[Data excerpt start]

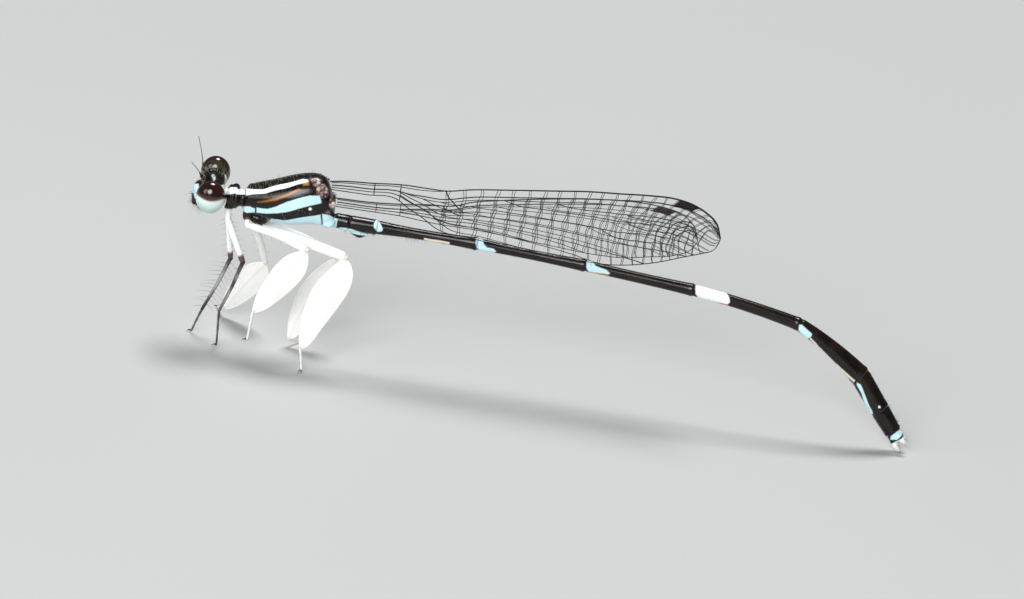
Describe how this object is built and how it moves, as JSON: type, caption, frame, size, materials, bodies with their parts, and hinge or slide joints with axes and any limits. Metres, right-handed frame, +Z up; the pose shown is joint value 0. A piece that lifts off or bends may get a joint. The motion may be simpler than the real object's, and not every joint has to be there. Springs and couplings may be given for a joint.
{
  "type": "damselfly",
  "caption": "Life-size still damselfly with closed wings, leaf-shaped white shins, a long curved abdomen and a floor stance.",
  "frame": {"origin": "the middle of the model's underside, on the floor that its feet and tail tip stand on", "axes": "+X from the head to the tail, +Y to the animal's right, +Z up"},
  "size_m": [0.0416, 0.0084, 0.0132],
  "materials": {
    "head": "glossy bronze-black with pale patches on the face",
    "eye": "glossy, dark red above and pale blue-green below",
    "antenna": "satin black",
    "thorax": "glossy black with white and pale blue stripes",
    "abdomen": "glossy black with pale blue rings",
    "tail_tip": "satin white and pale blue",
    "wing": "clear membrane with dark veins",
    "white_leg": "satin ivory white",
    "dark_leg": "satin grey-brown"
  },
  "bodies": {
    "root": {"head": "head", "eye_left": "eye", "eye_right": "eye", "antenna_left": "antenna", "antenna_right": "antenna", "prothorax": "thorax", "thorax": "thorax", "abdomen_1": "abdomen", "abdomen_2": "abdomen", "abdomen_3": "abdomen", "abdomen_4": "abdomen", "abdomen_5": "abdomen", "abdomen_6": "abdomen", "abdomen_7": "abdomen", "abdomen_8": "abdomen", "abdomen_9": "abdomen", "abdomen_10": "tail_tip", "forewing_left": "wing", "forewing_right": "wing", "hindwing_left": "wing", "hindwing_right": "wing", "femur_mid_left": "white_leg", "tibia_mid_left": "white_leg", "tarsus_mid_left": "white_leg", "femur_mid_right": "white_leg", "tibia_mid_right": "white_leg", "tarsus_mid_right": "white_leg", "femur_hind_left": "white_leg", "tibia_hind_left": "white_leg", "tarsus_hind_left": "white_leg", "femur_hind_right": "white_leg", "tibia_hind_right": "white_leg", "tarsus_hind_right": "white_leg", "femur_front_left": "white_leg", "femur_front_right": "white_leg", "tibia_front_left": "dark_leg", "tarsus_front_left": "dark_leg", "tibia_front_right": "dark_leg", "tarsus_front_right": "dark_leg"}
  },
  "joints": []
}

[Data excerpt end]

### Task prompt
Wherever a line in the data above holds "joints", copy that line.

### Task answer
Describe how this object is built and how it moves, as JSON: type, caption, frame, size, materials, bodies with their parts, and hinge or slide joints with axes and any limits. Metres, right-handed frame, +Z up; the pose shown is joint value 0. A piece that lifts off or bends may get a joint. The motion may be simpler than the real object's, and not every joint has to be there. Springs and couplings may be given for a joint.
  "joints": []